So, I’ve been spending the past 5 years of my life on a steady downward spiral. I can’t hold a job more than a year. Failed out of college, failed with relationships with both sexes, and destroyed my credit. I feel like everything I touch dies. I can’t get anything right, and its been that way my entire life. I’m at the point that I really don’t see the point in continuing to be another uncontributing wasted resource in the world. I keep thinking I should pull the plug on it. I can’t really shake it. Have you ever felt like you were destined to be an example for everyone else at what not to do?
2 comments
Firstly, nice username; love the fight club reference. When one’s faced with recurring situations, wether that’d be bad breaks, or even continued despondency, it’s easy for them to visualize a different future; after all, if it’s been that way for quite some time. When you face times in which life appears to be on a slope, remember that no body is perfect, and that they themselves usually feel flawed/useless from time to time. Don’t take the shortcomings of your character too heavily, as they can always be improved upon. Dwelling on what didn’t work out will surely bring back memories of your past mistakes.

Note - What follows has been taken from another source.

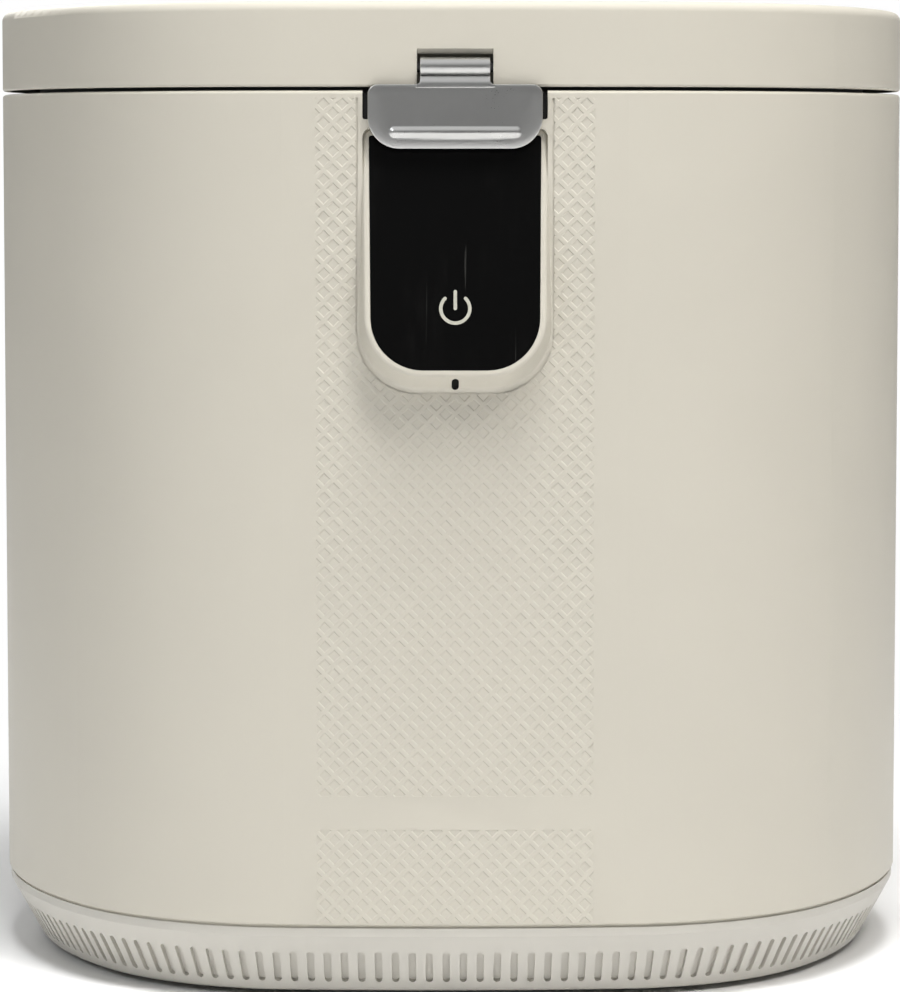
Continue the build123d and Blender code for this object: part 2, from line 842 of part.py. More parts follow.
# ---- gearbox ------------------------------------------------------------------------
def pitch_radius(teeth, module):
    return teeth * module / 2


stage_3 = pitch_radius(output_teeth + second_pinion_teeth, output_module)
stage_2 = pitch_radius(second_wheel_teeth + first_pinion_teeth, second_module)
stage_1 = pitch_radius(first_wheel_teeth + motor_pinion_teeth, first_module)
output_axis = (0.0, bucket_y)
second_axle = polar(output_axis, stage_3, stage_angles[0])
first_axle = polar(second_axle, stage_2, stage_angles[1])
motor_axis = polar(first_axle, stage_1, stage_angles[2])


def involute(angle):
    return math.tan(angle) - angle


def gear(teeth, module, thick, turn):
    # Involute wheel with a tooth centred on the direction turn, in degrees.
    pitch = pitch_radius(teeth, module)
    base = pitch * math.cos(math.radians(pressure_angle))
    outer = pitch + addendum * module
    root = pitch - dedendum * module
    half = (math.pi * module / 2 - backlash / 2) / (2 * pitch)
    half += involute(math.radians(pressure_angle))
    start = max(root, base)
    flank = [start + (outer - start) * step / 3 for step in range(4)]
    sides = [(r, half - involute(math.acos(min(base / r, 1.0)))) for r in flank]
    if root < base:
        sides.insert(0, (root, sides[0][1]))
    points = []
    for tooth in range(teeth):
        middle = math.radians(turn) + 2 * math.pi * tooth / teeth
        for radius, angle in sides:
            points.append((radius * math.cos(middle - angle), radius * math.sin(middle - angle)))
        for radius, angle in reversed(sides):
            points.append((radius * math.cos(middle + angle), radius * math.sin(middle + angle)))
    return extrude(make_face(Polyline(*points, close=True)), thick)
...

Instead, program your mind into thinking of instances when you’ve done things right. The time you withstood temptation; even the college courses you aced can all be road signs that can ultimately point you into the right direction. We all make mistakes. Many of us go decades carrying the failures of our childhood on our shoulders. Remove the labels: Screw up, failure, waste of space, and interloper. Take small steps “Robert,” and I believe that you can really turn things around mentally, as well as physically.